Não lhe parece que há uma contradição entre o que afirma o Papa em Reguensburgo e o que o senhor acaba de dizer? Em Reguensburgo, o Papa atribuiu à razão a possibilidade de “avaliar” as religiões porque o que não é racional não vem do Deus verdadeiro. O senhor, ao contrário, está dizendo que é a fé a que valoriza a razão, distinguindo entre uma razão fechada e uma aberta à transcendência...
Não há nenhuma contradição. A fé cristã apresenta a pretensão da própria verdade e assim aceita ser examinada pela razão. Contudo, apresenta também o problema da verdade da razão, e convida a razão a olhar dentro de si mesma. Uma razão “autolimitada”, como a racionalista, positivista ou niilista, não é capaz de examinar a religião pelo simples fato de que não é nem sequer razão, tendo perdido a idéia da própria verdade. A fé cristã aceita ser examinada pela razão em sua plenitude, mas tal razão em sua plenitude, para sê-lo, deve estar aberta à verdade transcendente.

Portanto, o Papa sublinha o primado da fé também no momento no qual afirma que o cristianismo aceita ser examinado pela razão.
Digamos que a razão tem a própria autonomia lógica e metodológica, o que faz possíveis as diversas ciências e ao mesmo tempo a sua unidade. Contudo, se a razão não se deixa ajudar continuamente a respirar desde uma relação dialógica com a fé, esta inevitavelmente corre o risco da asfixia. Parafraseando uma frase de Maritain – em O camponês do Garona –, se a razão crê que tem que fechar a fé em uma caixa forte, usa igualmente uma fé. Por isto Bento XVI afirma em seus escritos que, sem Deus, nós nos tornamos presa dos deuses. E isso sucede também com a razão. Por exemplo, o racionalismo ou o positivismo, apesar do parecer contrário dos expoentes filosóficos destas duas correntes, tem como base uma fé no poder absoluto e inclusive salvífico da razão e da ciência.

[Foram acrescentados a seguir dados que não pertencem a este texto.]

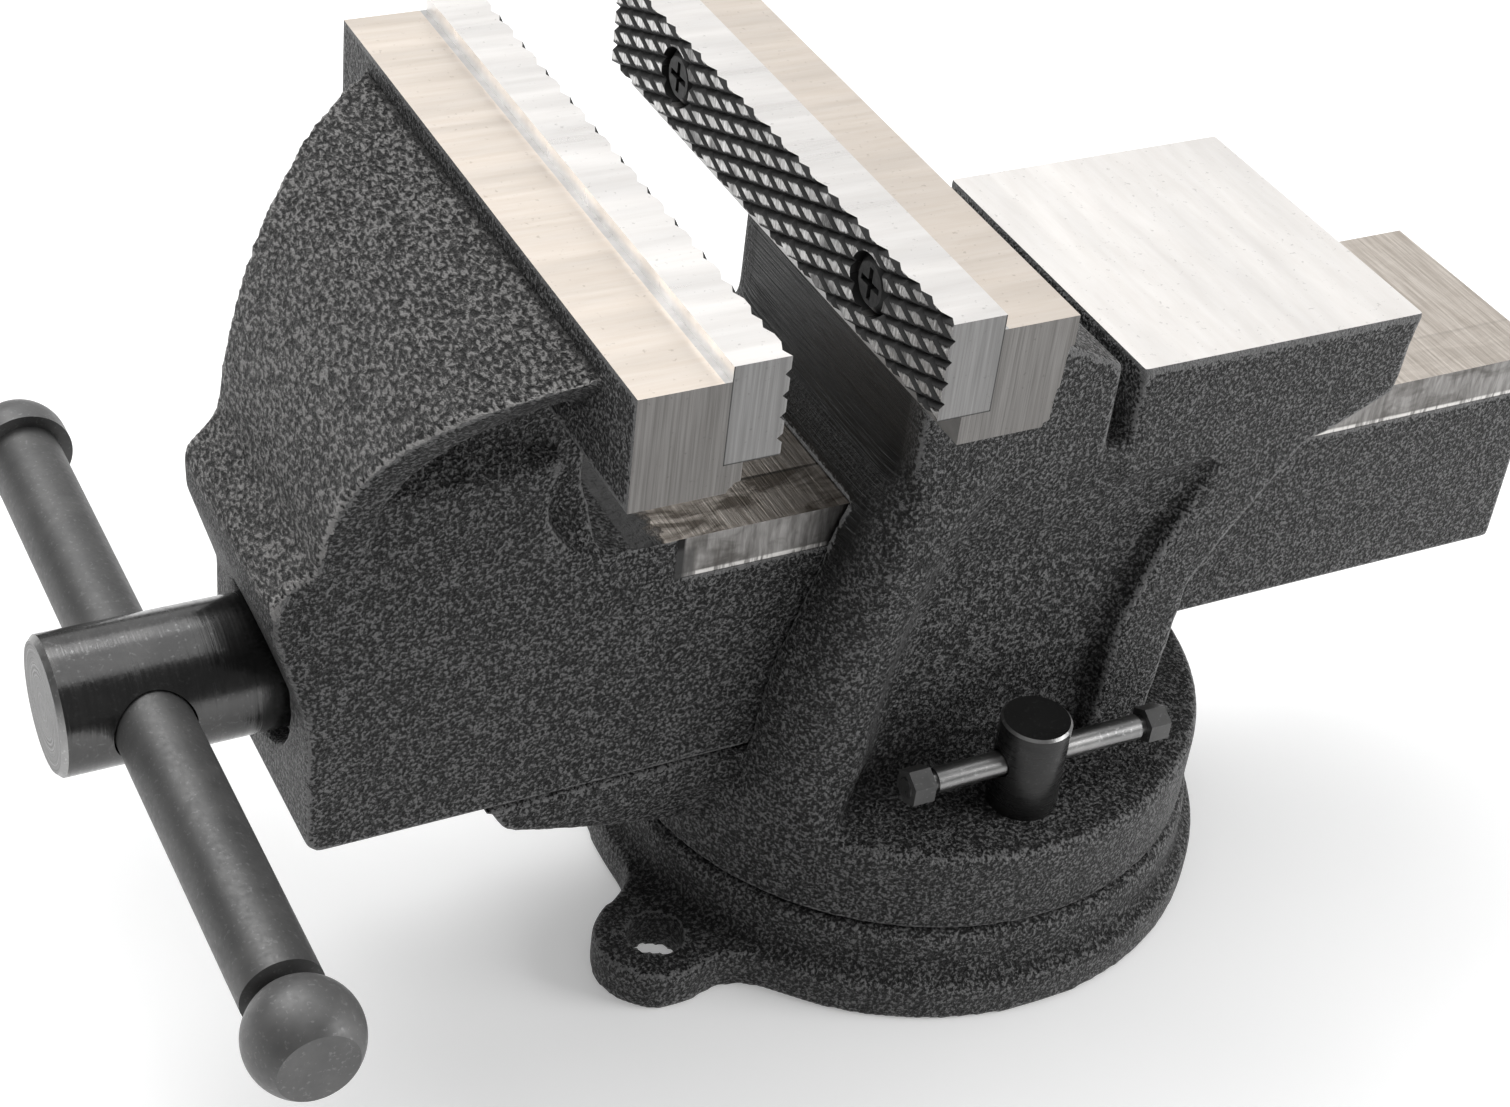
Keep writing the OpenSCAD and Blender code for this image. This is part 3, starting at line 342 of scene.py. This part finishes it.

Portanto, a fé está sempre no início, tanto para o crente como para o não crente?
Eu diria que sim. Por um motivo simples e dramático ao mesmo tempo: cada homem – escrevia Ratzinger já em 1969 – deve de alguma maneira tomar postura ante as decisões fundamentais. A mesma questão surge se a razão, absoluta ou não, é, antes que nada, uma questão de fé, sem excluir naturalmente a conseguinte contribuição da própria razão. Sem a fé, a razão não pode saber o que é ela mesma.

No diálogo com as demais religiões, está antes a fé ou a razão?
Lendo com atenção a lição de Reguensburgo, considero que também aqui o ponto de partida é a fé. Contudo, segundo a fé apresenta o papel da razão no diálogo inter-religioso, se compreende também sua verdade e a verdade do próprio diálogo. Também o diálogo, se não é verdadeiro, não vem de Deus. Para ser verdadeiro, o diálogo exige estar animado pela verdade da razão, que se reconhece na verdade da fé.